I thought A. Lange & Sohne would follow its usual pattern of releases; no-one expected it to mic-drop just a single watch at W&W, and a 100-piece limited edition at that. The Odysseus Chronograph is one of the most interesting watches of the year, and more watches did follow but my overall impression was that Lange had a quiet 2023. Plus, I keep hearing customers complaining about after-sales service and the brand’s total lack of interest in the secondary market, which isn’t great.

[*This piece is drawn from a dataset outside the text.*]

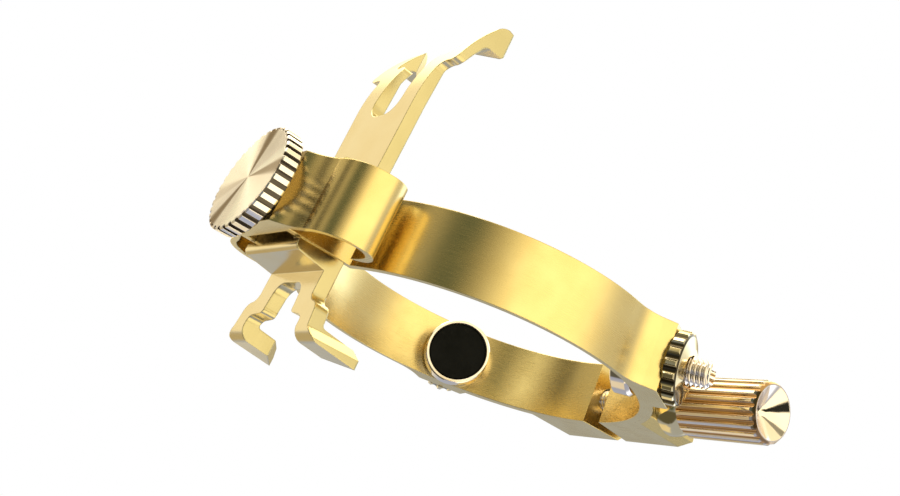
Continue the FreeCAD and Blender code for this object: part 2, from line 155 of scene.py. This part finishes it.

In January I wrote “you can bet AP this year will be bigger, wilder and louder than ever… I also predict the Code 11.59’s reputation will continue to rise.” Happy with that prediction. Audemars Piguet was one of 2023’s winners, and in the RD4 Universelle produced most people’s watch of the year. FHB bows out on a high. Bell & Ross? There or thereabouts. Blancpain? I knew the Fifty Fathoms anniversary pieces were coming, I did not see the Swatch x Blancpain Scuba Fifty on the horizon, and I still remain unconvinced that the brand is on the up. Got to give the power of Swatch some credit though, so I guess 2023 is an unexpected win for Blancpain. Speaking of credit, I thought Breitling began the year with plenty in the bank. Not a huge surprise that it had a good year, but my prediction was for it to do weird things with product, not buy up probably the most desirable dormant brand and let its creative director go off and make something truly unique. Prior to the UG acquisition, the word on the street was that Breitling’s private equity backers were losing patience with some of the more extravagant marketing initiatives - witness the quiet disbanding of the most high-profile ‘squads’ - but rolling out a whole new luxury-group-building statement of intent has rather put that rumour to one side. Top marks chez Kern.